Not too bad, not too good...
jon lynch | Gainesville, FL | 02/01/2000
(3 out of 5 stars)
"This album isn't bad by any means; the selection of music is nice, and everyone plays relatively well. However, its just one of those recordings that doesn't really click, and Rollins's sqeaky reed doesn't help much. I would rather have Jackie McClean playing on more of the tracks than he does; he is an outstanding alto saxist. Anyway, the album is ok, but not that great."
Digging the New Davis Sound
Mr. Richard D. Coreno | Berea, Ohio USA | 03/14/2009
(4 out of 5 stars)
"The album was initially released in a 10-inch format in 1951 - with Dig, It's Only a Paper Moon, Denial, Bluing, Out of the Blue - and then issued in 1956 as a 12-inch "album" with the addition of My Old Flame and Conception.

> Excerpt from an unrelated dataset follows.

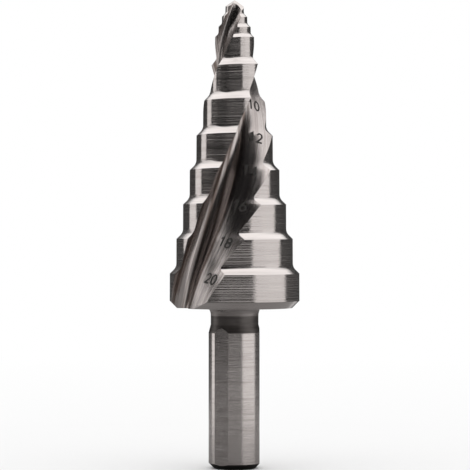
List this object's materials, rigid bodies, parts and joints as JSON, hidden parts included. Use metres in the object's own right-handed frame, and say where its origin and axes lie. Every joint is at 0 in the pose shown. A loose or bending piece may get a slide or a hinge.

Miles has walked away from "cool jazz" and is exploring new avenues of sound with saxophonists Jackie McLean and Sonny Rollins, pianist Walter Bishop, Jr., drummer Art Blakey and Charles Mingus and Tommy Potter on contrabass.
The soundscapes are works in progress - with McLean delivering the goods - and are an interesting chronicle of Miles expanding his artistry when he could have easily remained on familiar terrain."